40 Dès lors, les premier à quatrième moyens doivent être rejetés.
Sur le cinquième moyen, tiré d’un défaut de motivation de la décision litigieuse
– Argumentation des parties
41 Par son cinquième moyen, la requérante considère que la référence qu’elle a faite à la décision de la grande chambre de recours a été ignorée. Selon la requérante, le point 24 de cette décision attesterait du fait que les chambres de recours ne peuvent pas révoquer leurs décisions lorsque celles-ci font l’objet d’un recours devant le Tribunal. Ainsi, il ne serait pas possible de considérer que la décision précitée de la grande chambre de recours n’était pas pertinente en l’espèce. La requérante estime au contraire que cette décision est pertinente dans la mesure où elle s’applique aux procédures inter partes en droit des marques.
42 En outre, la requérante estime que le Tribunal s’est contredit en affirmant, d’une part, au point 80 de l’arrêt attaqué, que la chambre de recours devait répondre, au moins sommairement, à l’argumentation détaillée de la requérante et, d’autre part, que la chambre de recours n’était pas tenue de répondre à l’argument de la requérante tiré de la décision de la grande chambre de recours.
43 L’EUIPO et repowermap.org concluent à l’irrecevabilité du moyen et contestent, sur le fond, les arguments de la requérante.
– Appréciation de la Cour
44 Il convient de relever que, en vertu d’une jurisprudence constante de la Cour, un pourvoi doit indiquer de façon précise les éléments critiqués de l’arrêt dont l’annulation est demandée ainsi que les arguments juridiques qui soutiennent de manière spécifique cette demande et ne doit pas constituer en réalité une demande visant à obtenir un simple réexamen de la requête présentée devant le Tribunal (arrêt du 18 octobre 2018, Gul Ahmed Textile Mills/Conseil, C-100/17 P, EU:C:2018:842, point 45 et jurisprudence citée).
45 En l’occurrence, il y a lieu de constater que, par son argumentation tirée d’un défaut de motivation de la décision litigieuse, la requérante ne fait que remettre en cause la décision de l’EUIPO sans émettre la moindre critique sur le raisonnement adopté par le Tribunal. Partant, une telle argumentation, qui n’est pas dirigée contre l’arrêt attaqué, est irrecevable dans le cadre d’un pourvoi (voir, par analogie, arrêt du 16 novembre 2017, Ludwig-Bölkow-Systemtechnik/Commission, C-250/16 P, EU:C:2017:871, point 28).

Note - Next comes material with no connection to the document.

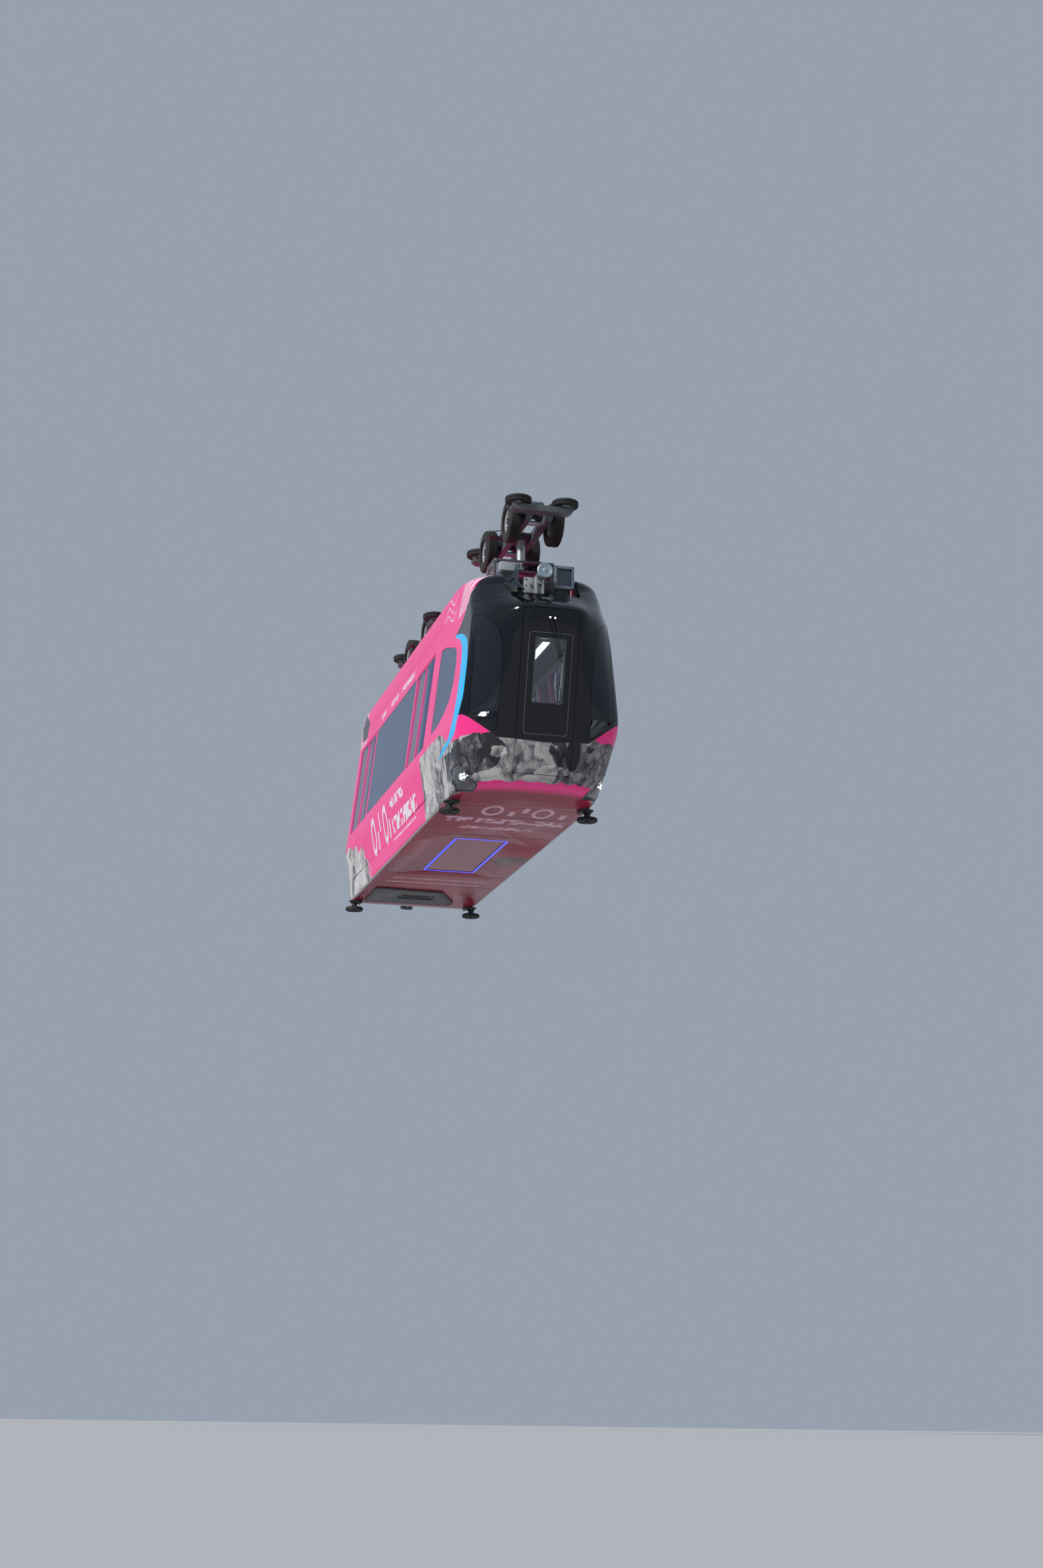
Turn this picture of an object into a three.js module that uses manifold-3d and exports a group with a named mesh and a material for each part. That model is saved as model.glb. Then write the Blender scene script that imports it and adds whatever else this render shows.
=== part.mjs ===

46 S’agissant de l’argument selon lequel le Tribunal se serait contredit en affirmant, d’une part, au point 80 de l’arrêt attaqué, que la chambre de recours devait répondre au moins sommairement à l’argumentation détaillée de la requérante et, d’autre part, que la chambre de recours n’était pas tenue de répondre à l’argument de la requérante tiré de la décision de la grande chambre de recours, il convient de relever que la requérante n’identifie pas le point de cet arrêt qui serait en contradiction avec le point 80 dudit arrêt et que son argumentation n’apparaît pas, dans son ensemble, suffisamment claire pour pouvoir identifier avec la précision requise les éléments critiqués de l’arrêt attaqué ainsi que les arguments juridiques invoqués au soutien de cette critique, empêchant ainsi la Cour de pouvoir effectuer son contrôle de la légalité (voir, s’agissant de l’exigence de clarté de l’argumentation, ordonnance du 30 janvier 2014, Fercal/OHMI, C-324/13 P, non publiée, EU:C:2014:60, point 37 et jurisprudence citée).
47 Partant, le cinquième moyen doit être rejeté comme étant irrecevable.
48 Il résulte de l’ensemble des considérations qui précèdent que le pourvoi doit être rejeté dans son intégralité.
Sur les dépens
49 En vertu de l’article 184, paragraphe 2, du règlement de procédure de la Cour, lorsque le pourvoi n’est pas fondé, la Cour statue sur les dépens. L’article 138, paragraphe 1, du même règlement, rendu applicable à la procédure de pourvoi en vertu de l’article 184, paragraphe 1, de celui-ci, dispose que toute partie qui succombe est condamnée aux dépens, s’il est conclu en ce sens.
50 L’EUIPO et repowermap.org ayant conclu à la condamnation de la requérante et celle-ci ayant succombé, il y a lieu de la condamner aux dépens.
Par ces motifs, la Cour (deuxième chambre) déclare et arrête :
1) Le pourvoi est rejeté.
2) Repower AG est condamnée aux dépens.
Lenaerts
von Danwitz
Vajda
Ainsi prononcé en audience publique à Luxembourg, le 31 octobre 2019.
Le greffier
Le président
A. Calot Escobar
K. Lenaerts
* Langue de procédure : le français.